Comment 15 Damian Nowak 2014-01-13 23:49:58 UTC

Neil, thanks for having a look at it. Hope this patch prevents other people from having the same problem. ;-) We may give this patch a go but Mateusz already erased the whole data and set up the mdadm array from scratch. In such case we won't know if the bug is fixed or not unfortunately.

Comment 16 Neil Brown 2014-01-14 05:56:26 UTC

Fair enough.
I have the patch queued to go to Linus tomorrow so we'll assume it is fixed.

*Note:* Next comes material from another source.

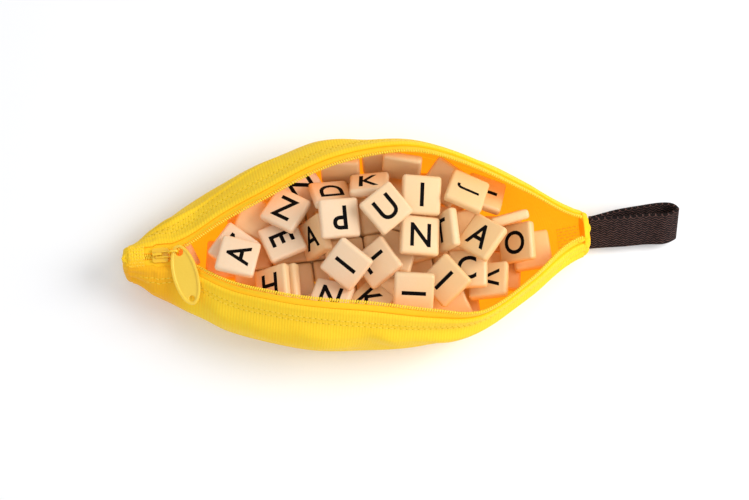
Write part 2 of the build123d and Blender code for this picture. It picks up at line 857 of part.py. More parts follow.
def squeeze(tile):
    # how far the cloth pushes the tile inwards: along X, along Y and upwards
    push = [0.0, 0.0, 0.0]
    for x, y, z in tile.rim_points():
        side = far if y > 0 else near
        end_excess = abs(x) - (half_length - end_room)
        if end_excess > 0:
            push[0] = -end_excess if x > 0 else end_excess
        floor_excess = floor_height(x) + wall_gap / 2 - z
        push[2] = max(push[2], floor_excess)
        lid_excess = z - mouth_height_at(x) - heap_rise
        if lid_excess > 0:
            push[2] = min(push[2], -lid_excess)
        excess = abs(y) - inside_half_width(x, z, side) + wall_gap
        if excess > max(abs(push[1]), 0):
            push[1] = -side * excess
    return push


def is_inside(tile):
    return all(abs(part) < 2 * least_move for part in squeeze(tile))


def ease_apart(tiles):
    # part the tiles bit by bit, inside the cloth, each kept near its own place
    pairs = {}
    for number, tile in enumerate(tiles):
        for other_number in range(number):
            key = (number, other_number)
            pairs[key] = parting_directions(tile, tiles[other_number])
    for count in range(easing_rounds + parting_rounds):
        moved = False
        for (number, other_number), limits in pairs.items():
            tile, other = tiles[number], tiles[other_number]
            if not near_enough(tile, other):
                continue
            overlap = least_overlap(tile, other, limits)
            if overlap is None:
                continue
            moved = True
            distance, unit, sign = overlap
            step = sign * (distance / 2 + least_move / 5)
            tile.middle = [a + step * b for a, b in zip(tile.middle, unit)]
            other.middle = [a - step * b for a, b in zip(other.middle, unit)]
        for tile in tiles:
            push = squeeze(tile)
            if any(abs(part) > least_move for part in push):
                moved = True
                tile.middle = [a + b for a, b in zip(tile.middle, push)]
            if count < easing_rounds:
                tile.middle = [
                    a + place_hold * (b - a) for a, b in zip(tile.middle, tile.spot)
                ]
        if count >= easing_rounds and not moved:
            return


def settle(tile, heap):
    # lower the tile until it lies on the heap or on the floor of the pouch
    floor = floor_height(tile.middle[0]) + wall_gap / 2 + tile.reach((0, 0, 1))
    stop = floor
    for other in heap:
        if other is tile or not near_enough(tile, other):
            continue
        lowest, highest = -pouch_length, pouch_length
        apart = [a - b for a, b in zip(tile.middle, other.middle)]
        for unit, limit in parting_directions(tile, other, tile_corner):
            along = dot(apart, unit)
            if abs(unit[2]) < nearly_level:
                if abs(along) >= limit:
                    lowest, highest = 1, 0
                continue
            ends = sorted(((-limit - along) / unit[2], (limit - along) / unit[2]))
            lowest, highest = max(lowest, ends[0]), min(highest, ends[1])
        if lowest < highest <= nearly_level:
            stop = max(stop, tile.middle[2] + highest)
    start = tile.middle[2]
    tile.middle[2] = min(start, stop)
    while not is_inside(tile) and tile.middle[2] < start:
        tile.middle[2] = min(tile.middle[2] + tile_gap / 2, start)


def is_free(tile, heap):
    others = [other for other in heap if near_enough(tile, other)]
    return is_inside(tile) and all(
        least_overlap(tile, other, parting_directions(tile, other)) is None
        for other in others
    )


def slip_under(tile, heap):
    # lower the tile until it finds room; False where there is none
    while tile.middle[2] > floor_height(tile.middle[0]):
        if is_free(tile, heap):
            return True
        tile.middle[2] -= slip_step
    return False


def buried_layer(bottom, turn, shift, heap):
    # flat tiles of one layer, wherever there is room for one
    pitch = tile_side + buried_gap
    rows = int(pouch_length / pitch)
    along, across = cos(radians(turn)), sin(radians(turn))
    layer = []
    for row in range(-rows, rows + 1):
        for column in range(-rows, rows + 1):
            u, v = (row + shift) * pitch, (column + shift) * pitch
            x, y = u * along - v * across, u * across + v * along
            top_here = buried_depth * mouth_height_at(x) / max(mouth_height)
            if bottom + tile_thickness > top_here or abs(x) > half_length:
                continue
            tile = Tile(x, y, bottom + tile_thickness / 2, turn)
            if is_free(tile, heap):
                layer.append(tile)
    return layer


def buried_layers(shown):
    laid = list(shown)
    bottom = floor_height(0) + wall_gap / 2
    while bottom + tile_thickness < buried_depth:
        tries = [
            buried_layer(bottom, turn, shift, laid)
            for turn in buried_turns
            for shift in buried_shifts
        ]
        laid += max(tries, key=len)
        bottom += tile_thickness + tile_gap
    return laid[len(shown):]


places = {name: Tile(*place) for name, *place in loose_tiles}
upper_tiles = {
    name: tile for name, tile in places.items() if not name.startswith(lower_tiles)
}
ease_apart(list(upper_tiles.values()))
heap = []
for name in list(upper_tiles):
    if is_free(upper_tiles[name], heap):
        heap.append(upper_tiles[name])
    else:
        del upper_tiles[name]
heap += buried_layers(heap)
for name, tile in places.items():
    if name.startswith(lower_tiles) and slip_under(tile, heap):
        heap.append(tile)
buried_tiles = heap[len(upper_tiles):]
for settling in range(settling_rounds):
    for tile in sorted(heap, key=lambda tile: tile.middle[2]):
        settle(tile, heap)


def tile_plane(tile):
    return Plane(origin=tile.middle, x_dir=tile.right, z_dir=tile.face)


def make_tile(plane):
    with BuildPart() as tile:
        with BuildSketch(plane.offset(-tile_thickness / 2)):
            Rectangle(tile_side, tile_side)
            chamfer(vertices(), tile_corner)
        extrude(amount=tile_thickness)
    return tile


blank_tile = make_tile(Plane.XY)
with BuildPart() as tiles_buried:
    with Locations(*[tile_plane(tile).location for tile in buried_tiles]):
        add(blank_tile.part)

# ---- files ----
pieces = {
    "side_panel_near": side_panel_near,
    "side_panel_far": side_panel_far,
    "bottom_panel": bottom_panel,
    "zip_tape_near": zip_tape_near,
    "zip_tape_far": zip_tape_far,
    "zip_teeth_near": zip_teeth_near,
    "zip_teeth_far": zip_teeth_far,
    "left_end_gather": left_end_gather,
    "right_end_gather": right_end_gather,
    "zip_end_patch": zip_end_patch,
    "strap_tack_patch": strap_tack_patch,
    "slider": slider,
    "pull_link": pull_link,
    "pull_tab": pull_tab,
    "strap_loop": strap_loop,
    "tiles_buried": tiles_buried,
}
for name, tile in upper_tiles.items():
    pieces["tile_" + name] = make_tile(tile_plane(tile))

for name, piece in pieces.items():
    piece.part.label = name
    export_step(piece.part, "parts/" + name + ".step")
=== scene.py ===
import json
import bpy
from math import acos, atan2, ceil, cos, exp, hypot, pi, radians, sin, sqrt
from mathutils import Matrix, Vector, noise


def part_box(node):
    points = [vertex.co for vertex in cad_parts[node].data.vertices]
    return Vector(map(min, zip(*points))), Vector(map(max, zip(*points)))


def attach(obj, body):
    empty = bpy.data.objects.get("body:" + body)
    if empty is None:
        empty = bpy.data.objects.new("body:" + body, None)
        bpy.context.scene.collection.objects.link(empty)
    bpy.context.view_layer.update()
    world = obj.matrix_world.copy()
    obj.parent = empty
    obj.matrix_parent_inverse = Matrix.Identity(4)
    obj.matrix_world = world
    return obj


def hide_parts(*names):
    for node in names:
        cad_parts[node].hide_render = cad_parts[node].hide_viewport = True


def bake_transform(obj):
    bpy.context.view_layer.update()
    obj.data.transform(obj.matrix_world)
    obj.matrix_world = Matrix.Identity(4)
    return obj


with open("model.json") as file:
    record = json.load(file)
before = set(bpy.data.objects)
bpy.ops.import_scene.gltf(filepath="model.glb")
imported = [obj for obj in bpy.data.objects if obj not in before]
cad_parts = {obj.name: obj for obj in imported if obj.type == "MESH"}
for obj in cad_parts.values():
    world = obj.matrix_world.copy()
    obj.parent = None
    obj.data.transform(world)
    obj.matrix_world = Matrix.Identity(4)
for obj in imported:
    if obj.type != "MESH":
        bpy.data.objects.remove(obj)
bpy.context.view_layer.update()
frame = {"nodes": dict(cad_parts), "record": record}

bpy.ops.object.select_all(action="DESELECT")

# ------ camera first, so that everything can be judged through it
cameraSettings = {
    "place": (-0.00825, -0.23107, 0.87416),   # above and in front of the pouch
    "lookAt": (0.0089, 0.00253, 0.0),
    "lens": 85.0,
}
bpy.ops.object.camera_add(location=cameraSettings["place"])
camera = bpy.context.object
camera.name = "photoCamera"
camera.data.lens = cameraSettings["lens"]
camera.data.sensor_width = 36.0
viewLine = Vector(cameraSettings["lookAt"]) - Vector(cameraSettings["place"])
camera.rotation_euler = viewLine.to_track_quat("-Z", "Y").to_euler()
bpy.context.scene.camera = camera
bpy.context.scene.view_settings.view_transform = "Standard"
print("camera placed")


# ------ small helpers for modelling
def deselectAll():
    bpy.ops.object.select_all(action="DESELECT")


def pick(piece):
    # makes one piece the only selected and active one
    deselectAll()
    piece.select_set(True)
    bpy.context.view_layer.objects.active = piece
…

Thanks again for reporting and testing.

Comment 17 Damian Nowak 2014-01-14 23:17:36 UTC

@Neil, just out of curiosity - can such things be mocked and unit tested somehow? I am totally unfamiliar with C and available toolkit for this language.

Comment 18 Neil Brown 2014-01-15 02:16:48 UTC

I once went to a talk about C unit tests and mocking, but I've never got closer than that.

mdadm has a small test suite in the source package, but it doesn't cover situations where bad blocks develop.  Maybe it should.